The brief orchestral arrangement was by Tony Visconti, and was recorded at George Martin’s AIR Studios in London.

In search of a new direction, and possibly to give an injection of something different, Paul and Linda, along with Denny Laine, had gone to Lagos in Nigeria to make their next album. In late September, shortly after they returned we got a phone call at our home from Macca. After he talked briefly to Mary she handed me the phone.

‘Hi Tony, I love the strings on T.Rex records, did you write them?’
‘Yes,’ I replied.
‘Can you really read and write music?’
‘Oh right, in that case will you write strings for the album I’ve just finished?’
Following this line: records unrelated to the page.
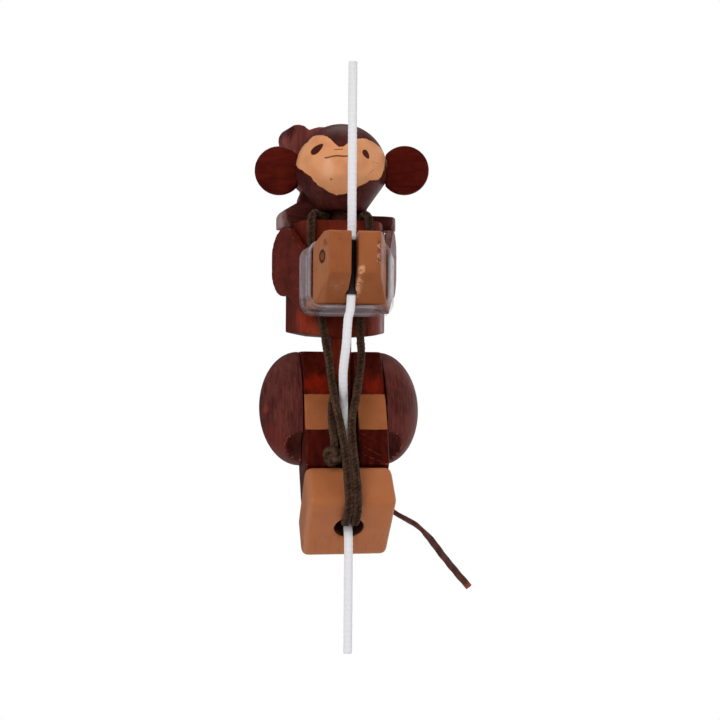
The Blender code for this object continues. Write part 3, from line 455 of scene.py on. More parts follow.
def sweep(name, path, run, section, turn, second, material, sides=16, fuzz=0.0):
    # a tube: path + x * across + y * rise, where (x, y) = section(run, angle) turned by turn(run);
    # fuzz is how far in mm its outside is ruffled
    angle = (np.arange(sides) * math.tau / sides)[None, :]
    x, y = section(run[:, None], angle)
    spin = turn(run)[:, None]
    x, y = x * np.cos(spin) - y * np.sin(spin), x * np.sin(spin) + y * np.cos(spin)
    across, rise = sideways(path, second)
    out = x[..., None] * across[:, None, :] + y[..., None] * rise[:, None, :]
    points = path[:, None, :] + out
    ruffle = fuzz * (lumps(points, 0.45, 5) + 0.6 * lumps(points, 1.7, 6))
    points = points + out * (ruffle / np.linalg.norm(out, axis=2))[..., None]
    uv = np.stack(np.broadcast_arrays(run[:, None], angle / math.tau), axis=-1).reshape(-1, 2)
    return addPiece(name, points.reshape(-1, 3), cappedFaces(len(path), sides), material, uv)


def copyOfNode(node):
    # the node's loose triangles, merged and joined into whole flat faces
    bm = bmesh.new()
    bm.from_mesh(frame["nodes"][node].data)
    bmesh.ops.remove_doubles(bm, verts=bm.verts, dist=1e-6)
    flat = math.radians(1.0)
    bmesh.ops.dissolve_limit(bm, angle_limit=flat, verts=bm.verts, edges=bm.edges)
    return bm


def sharpEdges(bm, degrees):
    # the ends of every edge that turns by more than the angle, in mm
    ends = [
        (edge.verts[0].co[:], edge.verts[1].co[:])
        for edge in bm.edges
        if len(edge.link_faces) == 2 and edge.calc_face_angle() > math.radians(degrees)
    ]
    return np.array(ends) / mm


def nearness(points, ends, reach):
    # 1 on an edge and 0 a reach away: 1 - |p - (a + t (b - a))| / reach with t held in 0 to 1
    nearest = np.full(len(points), reach)
    for start, end in ends:
        way = end - start
        t = np.clip((points - start) @ way / (way @ way), 0.0, 1.0)
        gap = np.linalg.norm(points - start - t[:, None] * way, axis=1)
        nearest = np.minimum(nearest, gap)
    return 1.0 - nearest / reach


dressing = {
    "sharp": 24.0,  # degrees, an edge that turns by more wears
    "reach": 1.3,  # mm from such an edge to where its wear ends
    "swell": 0.035,  # mm, how far flat faces rise and fall
    "seatRadius": 2.75,  # mm, the rod that fills the seat of the shoulder pin
    "seatDepth": 0.5,
}


def fillSeat(bm, middle):
    # a short rod along X in the copy: it closes the slit that the pin's seat cuts in the outer face
    place = Matrix.Translation(Vector(middle) * mm) @ Matrix.Rotation(math.pi / 2, 4, "Y")
    radius, depth = dressing["seatRadius"] * mm, dressing["seatDepth"] * mm
    size = {"radius1": radius, "radius2": radius, "depth": depth}
    bmesh.ops.create_cone(bm, cap_ends=True, segments=32, matrix=place, **size)


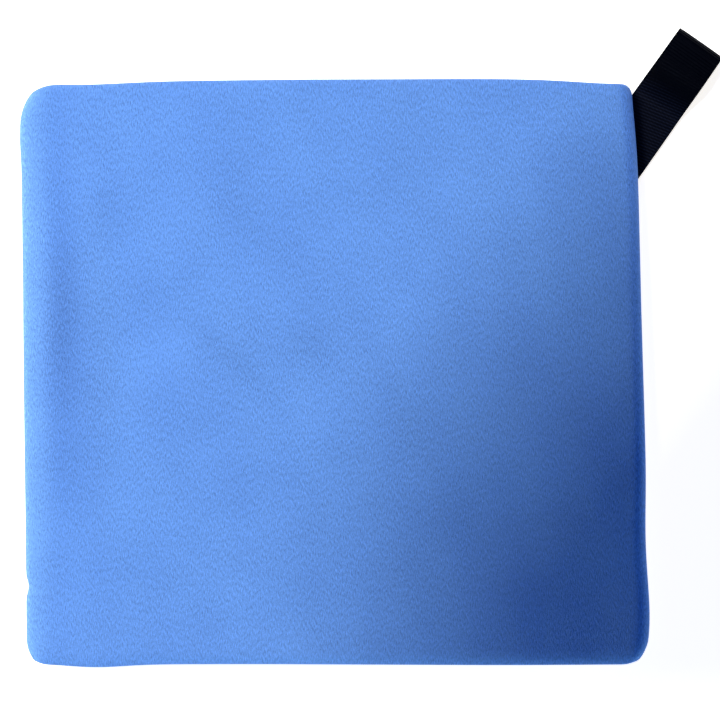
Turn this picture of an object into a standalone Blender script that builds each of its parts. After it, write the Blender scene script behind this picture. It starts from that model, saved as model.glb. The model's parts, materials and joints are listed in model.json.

The next day, a Sunday afternoon, Mary, our ten-month-old son and I made the short trip over to the McCartneys’ home in St John’s Wood. Mary and Linda sat in the living room with the McCartney children making a fuss over our little Morgan. In the same room Paul sat at the piano with me sitting next to him and played me snippets of songs on a portable cassette player, while on a second one he recorded his comments and his piano doodlings for string ideas. Some ideas he wanted me to strictly adhere to and some were just sketches that I was asked to improve upon. For a song called ‘Drink To Me (The Picasso song)’ [sic] he said, ‘Just do your thing, but in the style of Motown strings.’

Tony Visconti
Bowie, Bolan and the Brooklyn Boy

Score for Wings' Picasso's Last Words (Drink To Me)

The recording also contained French-language speech by BBC broadcaster Pierre Le Sève, which roughly translates as:

I hope that, thanks to this campaign, many French people will rediscover the charms. So, let me remind you that our tourist help service is there for you. As you know, we send free of charge a variety of guides, lists of addresses… London and its suburbs, in French of course. Recommended guides on Great Britain. Guides of farms offering a room for the night. Guides of the inns. Lists of organisations specialised in séjours au pair… as a paying host. Guides for motorised tourists, featuring a translation of the English driving book, in French.